From the Mount of Olives

The trip was a remarkable experience, one I might never have undertaken had it not been for my love of The Amateur Traveler Podcast.


Share this:
Erik Smith

by Erik Smith

Erik's parents fostered a love of traveling that started with long family road trips during the summer months. His first international trip was a family jaunt to Europe at age 14. Since 2003, he has been trying to visit all the National Park units in the lower 48 states, currently standing at 304 of 350 visited. In 2010, he took a one year break from his National Park quest to visit Israel (with side trips to Jordan & Egypt) for the month of May, on a tour inspired by The Amateur Traveler. His blog is at Twitter:@eriksmithdotcom

3 Responses to “Israel Travel Advice – What to Know Before Your First Trip”

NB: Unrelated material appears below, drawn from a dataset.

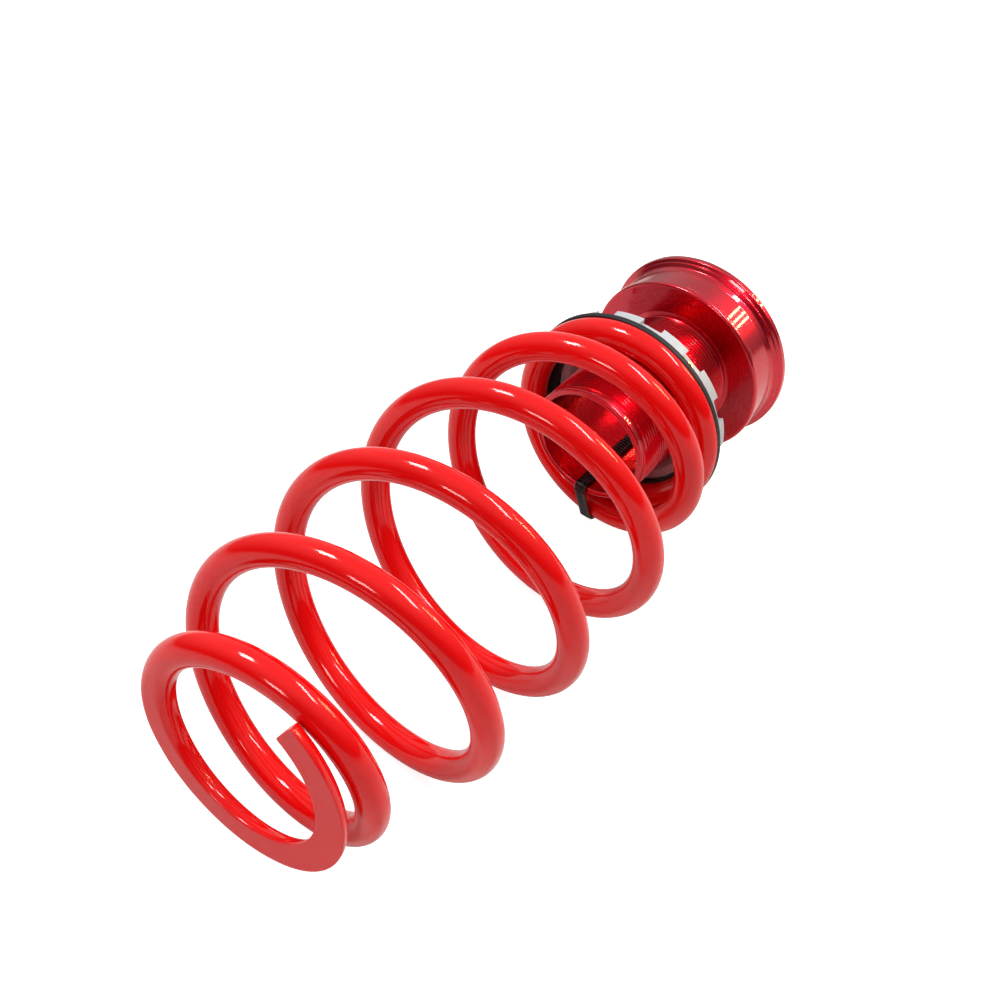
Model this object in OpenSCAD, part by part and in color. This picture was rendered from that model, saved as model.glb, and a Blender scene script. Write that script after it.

I live in Jerusalem now and it is wonderful to visit it through the eyes of a traveler. I am so glad you had a good experience — and thank you for letting us know about the podcast! I will be sure to check it out.

James Litchfield


Erik, I somehow stumbled onto your site and am glad I did. I am a retired army officer (linguist). Among the many languages I speak are Hebrew and Persian. English is actually my 2nd language. I was in the desert in 1991 but because of my security clearance I could not go to Israel. It was always on my bucket list and now is the time to go. I always rent a car and fend for myself. I have been to 6 of the 7 continents and never had a problem. I look forward to listening to the podcasts. What is the best time of year to go?

James Litchfield


Roxanne (my sister’s name), are you Jewish? I am looking for someone who is to help me plan a 2-week trip to Israel. English is my 2nd language and I pick up others really fast. I speak Hebrew so that should be a plus. I want to fly into Tel Aviv and rent a car then loosely follow my agenda for 2 (or more)weeks. I am retired so I have no place to go and all the time I need to get there. Is there anything you can tell me before I take my trip?